Na minha cidade, políticos não sentem azia

18 de novembro de 2021 0 Por Leandro Marçal

Minha ansiedade crônica também se manifesta pelo estômago e suas adjacências. Nos dias de crises agudas, uma azia forte costuma surgir quando as dores de cabeça tiram folga. Na ressaca, depois da rotação acelerada da Terra, é a vez do intestino mostrar seus superpoderes, lembrando rompimentos de barragens.

Na semana passada, minha saúde mental até que estava em dia, dentro do possível. Sem a insônia dos dias ruins, me peguei sentindo um frio na barriga lendo o noticiário da minha cidade. Faz uns dias, a prefeitura atravessou a rua de mãos dadas com a câmara dos vereadores e extinguiu as secretarias de cultura e esporte, fundindo-as numa só pasta, feito sabonetes grudados no nicho embutido do banheiro. Tudo de mansinho, na ponta dos pés, para não fazer barulho.

Quando eu era criança, já era viciado em ver notícias, mas não entendia bem o significado dos seus desdobramentos. Guardo daquela época uma frase repetida incontáveis vezes pelo meu pai, sempre que um novo escândalo era anunciado no Jornal Nacional: “precisa ter muito estômago pra trabalhar na política”.

Deve ser por isso que eu jamais daria certo exercendo um cargo eletivo, capaz de modificar os rumos da máquina pública. Por exemplo: a dor de barriga seria das bravas se eu tivesse que publicar um post como o da prefeitura, anunciando a suposta super-secretaria como um processo de modernização.

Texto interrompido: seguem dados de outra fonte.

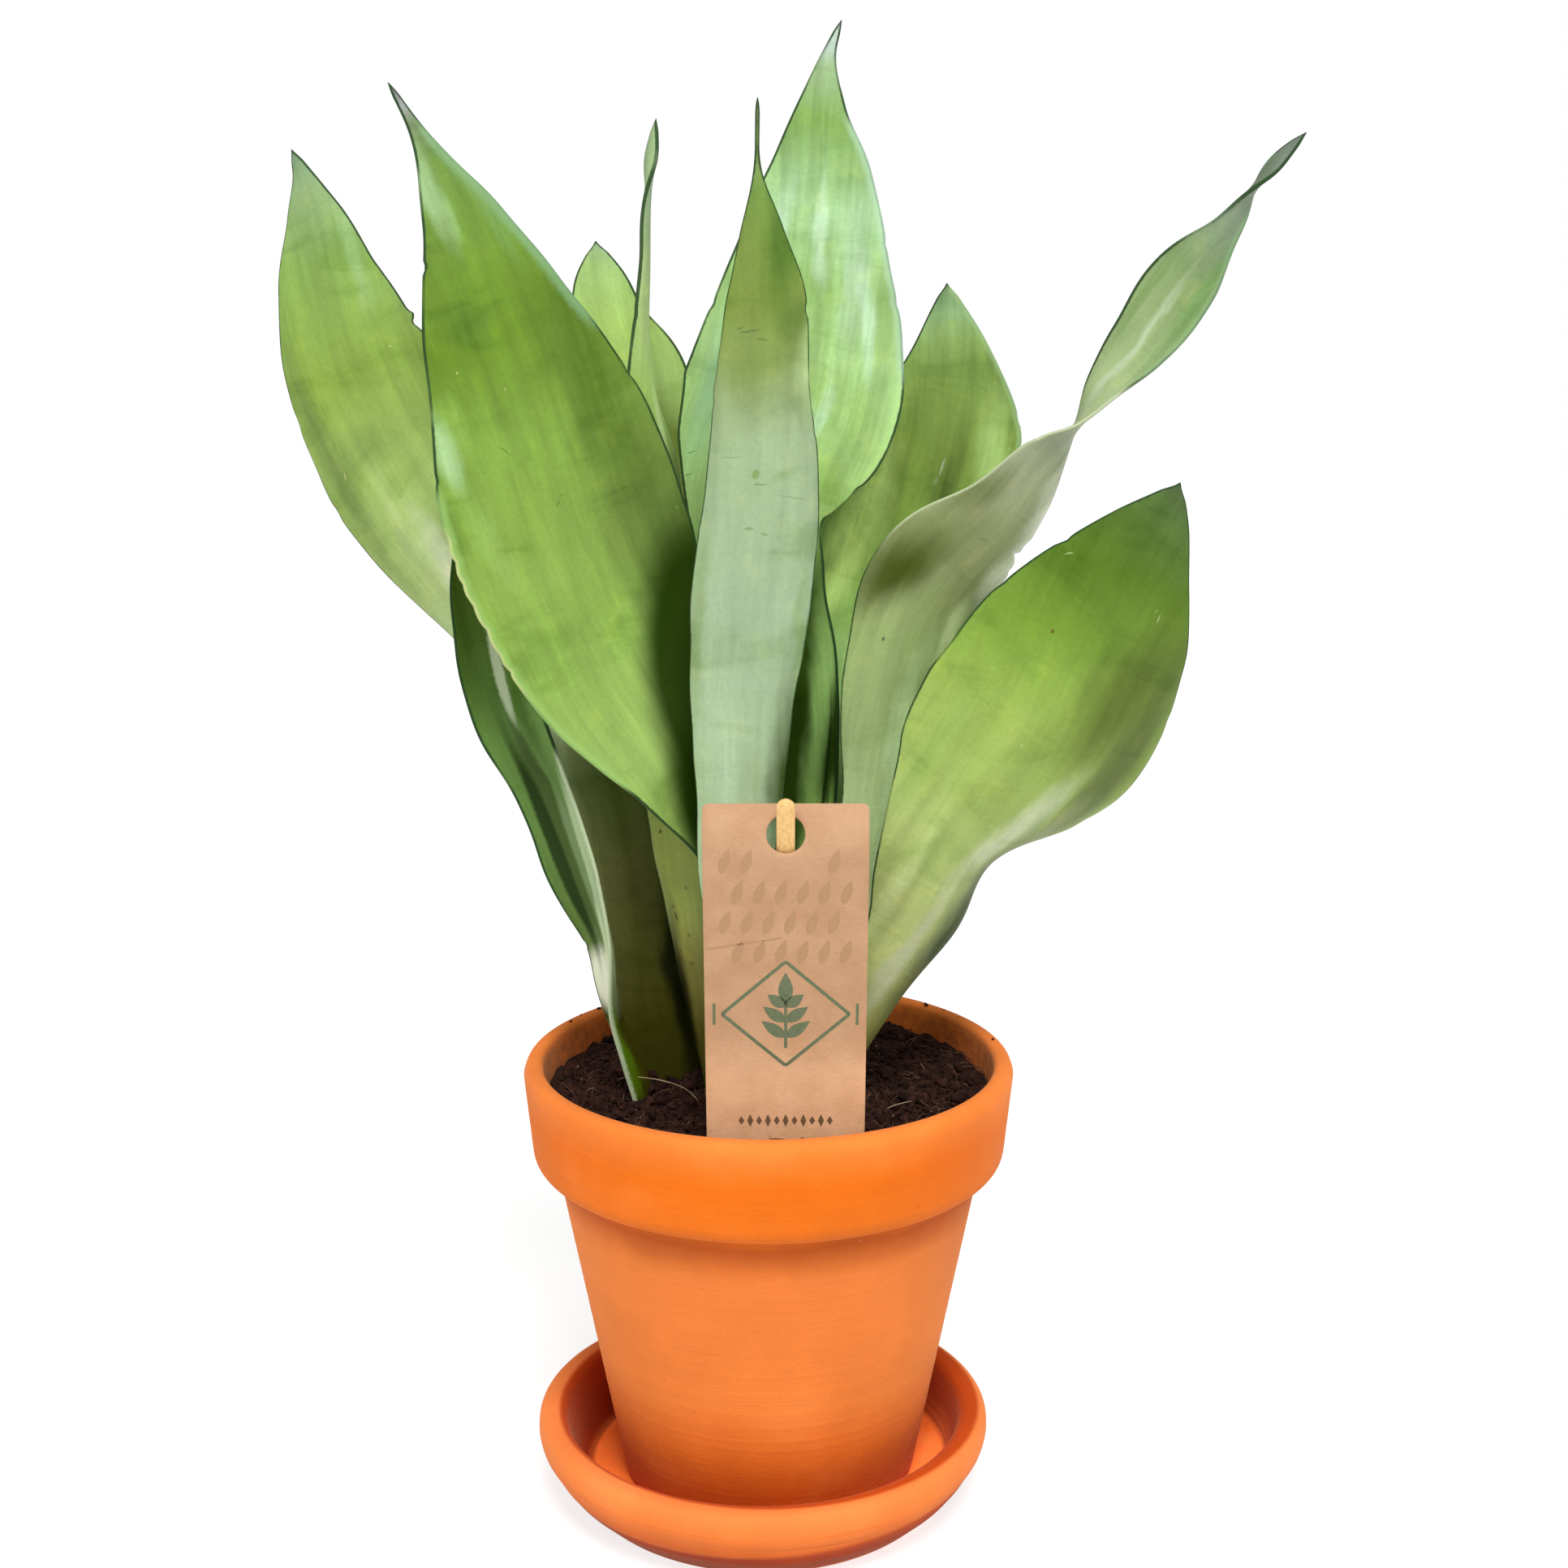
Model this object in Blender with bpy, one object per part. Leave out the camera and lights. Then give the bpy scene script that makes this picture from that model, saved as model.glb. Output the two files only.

E o que seria da minha frágil fluidez intestinal se eu repetisse os passos de um nefasto governo federal, deixando a cultura no cantinho do pensamento, junto com o amiguinho dos esportes, para depois vomitar méritos quando um munícipe se destaca nessas áreas como uma força da natureza? Talvez eu ficasse dias sem gastar minutos no trono e até precisasse recorrer aos laxantes.

Mas os políticos da minha cidade, os novos e os velhos, não sofrem com problemas digestivos. Comem e bebem melhor do que eu, um mero juntador de palavras. Ao longo desta semana, houve reuniões e protestos, contestações e respostas, justificativas e alfinetadas. Segundo figuras públicas da província, apenas “artistas da oposição” estão contra a dança das cadeiras das secretarias. Estaríamos nós, essa gente da cultura, “criticando por criticar” as sempre acertadas e técnicas medidas da turma da caneta. A secretaria da cultura e a secretaria de esportes acabaram, mas não vão acabar, se entendi bem.

Para todo pênalti sem goleiro há uma formação tática explicada pelo treinador. Para toda azia, um antiácido. Para cada batom na cueca, flores dadas buscando uma reconciliação libidinosa. Para a dor de barriga, um bom chá de boldo.

Na minha cidade, os políticos trabalham para alertar a população sobre as óbvias conexões entre o cérebro e os intestinos. Fica difícil saber de onde vêm as ideias e por onde saem as medidas para agradar a patuleia.

Peço perdão caso essa crônica tenha ultrapassado os limites da escatologia. Deixo a pouco nobre missão para os políticos da minha cidade, do nosso país. O estômago de cada um deles é mais forte que o meu.